Ithra and the Abdullatif Al Fozan Award for Mosque Architecture are thus collaborating to present a three-day international conference on the study of the mosque to accompany Ithra’s exhibition Shatr Almasjid; the Art of Orientation. The conference aims to address the historic evolution, meanings and functions of the mosque.

With an interest in the cultural context of the mosque, this conference examines the complex interplay of theological, sociological, economic and artistic factors by looking at objects that relate to, or have been housed and used in such buildings. The speakers reflect on questions that address the experience and needs of the society that led to the introduction and development of forms and objects within mosques. What do tangible objects and forms tell us about the intangible history of such structures including their religious, social and civic functions within the communities they served?

Another important objective of both the conference, and an associated side exhibit, is to highlight the important function of museums in the study, preservation and presentation of mosque heritage as well as its role in the revitalization of Islamic artistic tradition by supporting the artisans who keep these precious art and craft traditions alive.

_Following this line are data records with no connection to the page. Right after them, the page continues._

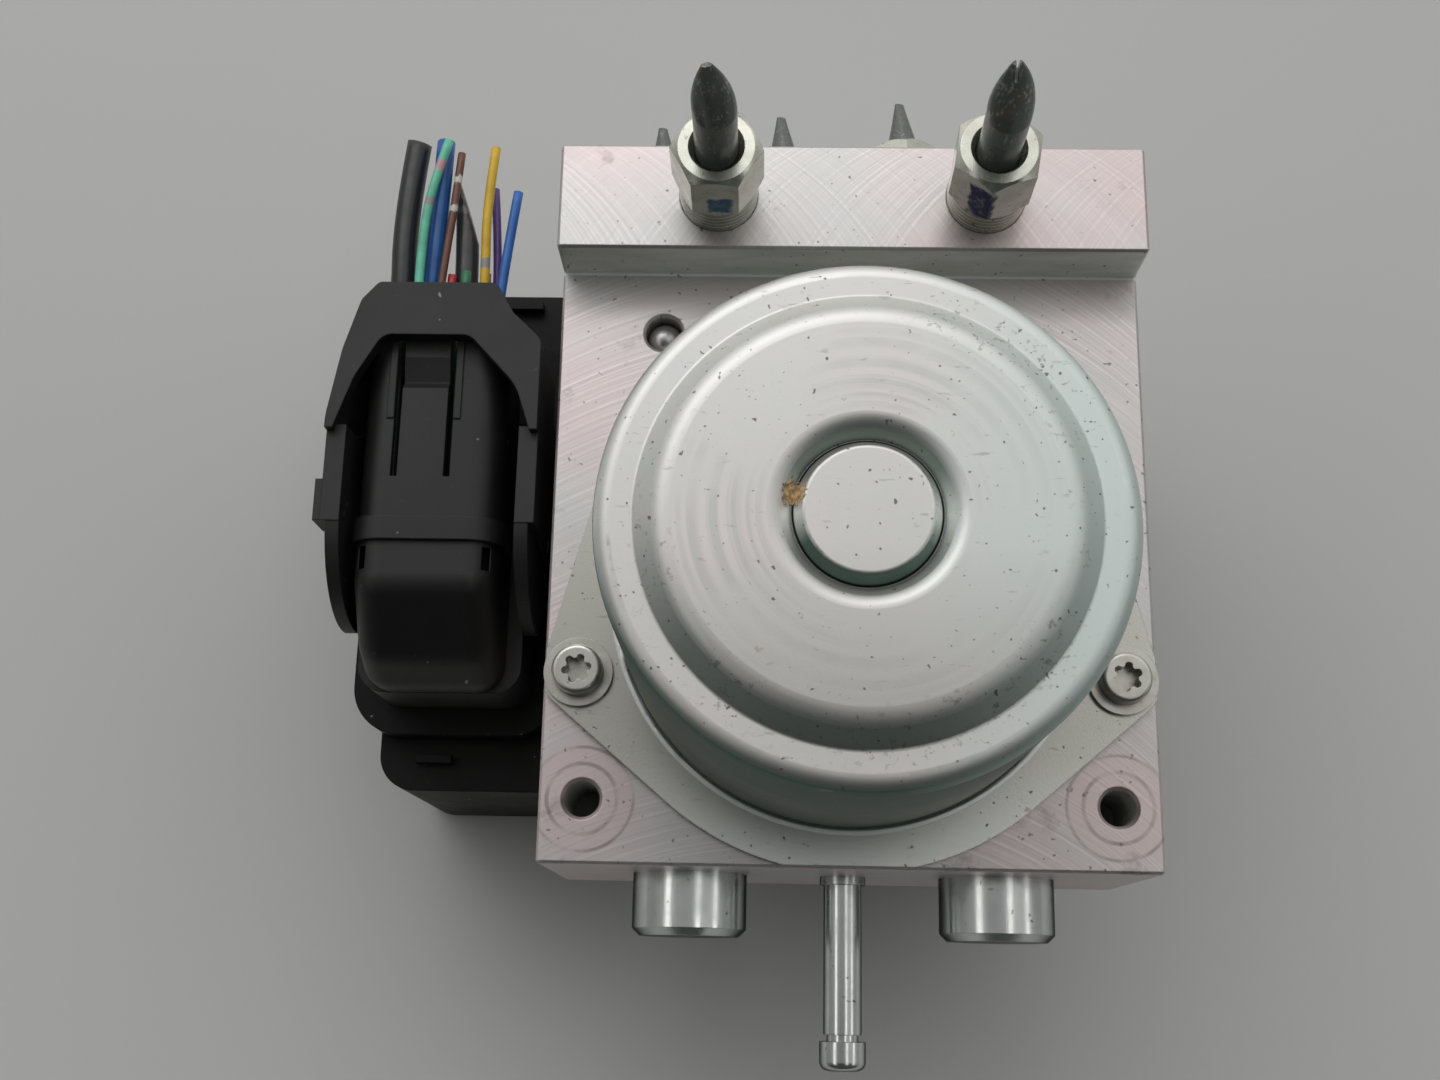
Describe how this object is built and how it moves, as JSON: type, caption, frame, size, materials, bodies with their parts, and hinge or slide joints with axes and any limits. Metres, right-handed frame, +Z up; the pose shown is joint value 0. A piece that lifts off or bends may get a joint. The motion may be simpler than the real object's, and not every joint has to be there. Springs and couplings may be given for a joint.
{
  "type": "abs brake module",
  "caption": "Anti-lock brake hydraulic unit: milled valve block with an electric pump motor, pipe nuts, accumulators, mounting pin, and a controller with a lever-locked plug",
  "frame": {"origin": "On the motor's axis, on the underside of the controller's lid that the module lies on", "axes": "+Z up along the motor's axis, +Y to the edge with the pipe ports, +X to the side away from the wiring plug"},
  "size_m": [0.1268, 0.1597, 0.1272],
  "materials": {
    "aluminium": "milled",
    "zinc": "zinc plated",
    "zinc_screws": "zinc plated",
    "yellow_zinc": "yellow passivated",
    "pipe": "dark coating, bare cut ends",
    "bright": "polished",
    "steel": "ground",
    "spring": "drawn wire",
    "laminations": "laminated sheet",
    "copper": "enamelled copper wire",
    "commutator": "turned copper",
    "magnet": "ferrite",
    "carbon": "pressed carbon",
    "housing_plastic": "fine moulded grain",
    "plug_plastic": "satin",
    "inner_plastic": "moulded",
    "coil": "overmoulded winding",
    "board": "solder resist",
    "contact": "tinned",
    "rubber": "moulded",
    "seal": "silicone",
    "ball": "pressed in",
    "wire_black": "cable insulation",
    "wire_mint": "cable insulation",
    "wire_blue": "cable insulation",
    "wire_brown": "cable insulation",
    "wire_red": "cable insulation",
    "wire_green": "cable insulation",
    "wire_yellow": "cable insulation",
    "wire_pink": "cable insulation",
    "wire_violet": "cable insulation",
    "wire_light_blue": "cable insulation"
  },
  "bodies": {
    "module": {"accumulator_cap_left": "bright", "accumulator_cap_right": "bright", "accumulator_spring_left": "spring", "accumulator_spring_right": "spring", "brush_plate": "inner_plastic", "brush_springs": "spring", "brushes": "carbon", "circuit_board": "board", "controller_housing": "housing_plastic", "controller_lid": "housing_plastic", "controller_screws": "zinc_screws", "front_pipe_left": "pipe", "front_pipe_nuts": "yellow_zinc", "front_pipe_right": "pipe", "housing_gasket": "seal", "hydraulic_block": "aluminium", "inlet_valves": "steel", "lower_bearing": "steel", "magnets": "magnet", "motor_can": "zinc", "motor_screws": "zinc_screws", "motor_terminal": "inner_plastic", "mounting_pin": "bright", "outlet_valves": "steel", "plunger_spring_left": "spring", "plunger_spring_right": "spring", "port_ball": "ball", "power_blades": "contact", "pump_plugs": "steel", "rear_pipe_nuts": "yellow_zinc", "rear_pipe_stubs": "pipe", "signal_pins": "contact", "upper_bearing": "steel", "valve_coils": "coil"},
    "rotor": {"rotor_shaft": "steel", "rotor_core": "laminations", "rotor_winding": "copper", "commutator": "commutator", "eccentric_ring": "steel"},
    "pump_left": {"pump_plunger_left": "steel"},
    "pump_right": {"pump_plunger_right": "steel"},
    "accumulator_left": {"accumulator_piston_left": "aluminium", "piston_seal_left": "rubber"},
    "accumulator_right": {"accumulator_piston_right": "aluminium", "piston_seal_right": "rubber"},
    "plug": {"plug_body": "plug_plastic", "plug_cover": "plug_plastic", "plug_seal": "seal", "wire_black_ground": "wire_black", "wire_black_power": "wire_black", "wire_blue_motor": "wire_blue", "wire_brown": "wire_brown", "wire_green": "wire_green", "wire_light_blue": "wire_light_blue", "wire_mint": "wire_mint", "wire_pink": "wire_pink", "wire_red": "wire_red", "wire_violet": "wire_violet", "wire_yellow": "wire_yellow"},
    "lever": {"lock_lever": "plug_plastic"}
  },
  "joints": [
    {"name": "rotor_spin", "type": "hinge", "parent": "module", "child": "rotor", "pos_m": [0, 0, 0.0805], "axis": [0, 0, 1], "continuous": true},
    {"name": "pump_left_slide", "type": "slide", "parent": "module", "child": "pump_left", "axis": [-1, 0, 0], "range_m": [0, 0.002], "stiffness_N_per_m": 2000, "springref_m": -0.001, "deforming": ["plunger_spring_left"]},
    {"name": "pump_right_slide", "type": "slide", "parent": "module", "child": "pump_right", "axis": [1, 0, 0], "range_m": [0, 0.002], "stiffness_N_per_m": 2000, "springref_m": -0.001, "deforming": ["plunger_spring_right"]},
    {"name": "accumulator_left_slide", "type": "slide", "parent": "module", "child": "accumulator_left", "axis": [0, -1, 0], "range_m": [0, 0.01], "stiffness_N_per_m": 1500, "springref_m": -0.002, "deforming": ["accumulator_spring_left"]},
    {"name": "accumulator_right_slide", "type": "slide", "parent": "module", "child": "accumulator_right", "axis": [0, -1, 0], "range_m": [0, 0.01], "stiffness_N_per_m": 1500, "springref_m": -0.002, "deforming": ["accumulator_spring_right"]},
    {"name": "plug_slide", "type": "slide", "parent": "module", "child": "plug", "axis": [0, 0, 1], "range_m": [0, 0.0075]},
    {"name": "lever_turn", "type": "hinge", "parent": "plug", "child": "lever", "pos_m": [-0.0642, 0.0128, 0.0644], "axis": [1, 0, 0], "range_deg": [0, 80]}
  ],
  "couplings": [
    {"joint": "lever_turn", "follows": "plug_slide", "rad_per_m": 186.17}
  ]
}
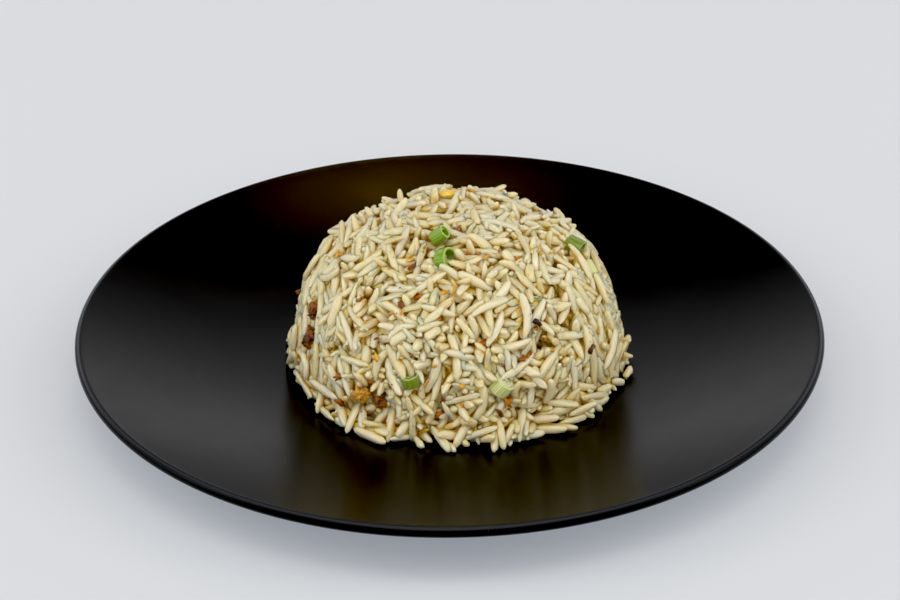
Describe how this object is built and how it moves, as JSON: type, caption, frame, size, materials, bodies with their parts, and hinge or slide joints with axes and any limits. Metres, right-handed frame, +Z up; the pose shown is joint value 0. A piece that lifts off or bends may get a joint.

To provide new and fresh perspectives, this conference brings together broad range of scholars: art historians, curators, artists, architects and philosophers. They were selected both for their in-depth knowledge about particular types of mosques, objects or themes, and their elegant and thought-provoking insight into more general aspects of premodern Islamic culture related to the mosque.

What they all have in common is their willingness to engage with different ways of addressing the multifaceted nature of the mosque through objects. It is therefore hoped that through this conference, audiences can glimpse the breadth, complexity and multifaceted nature of the mosque.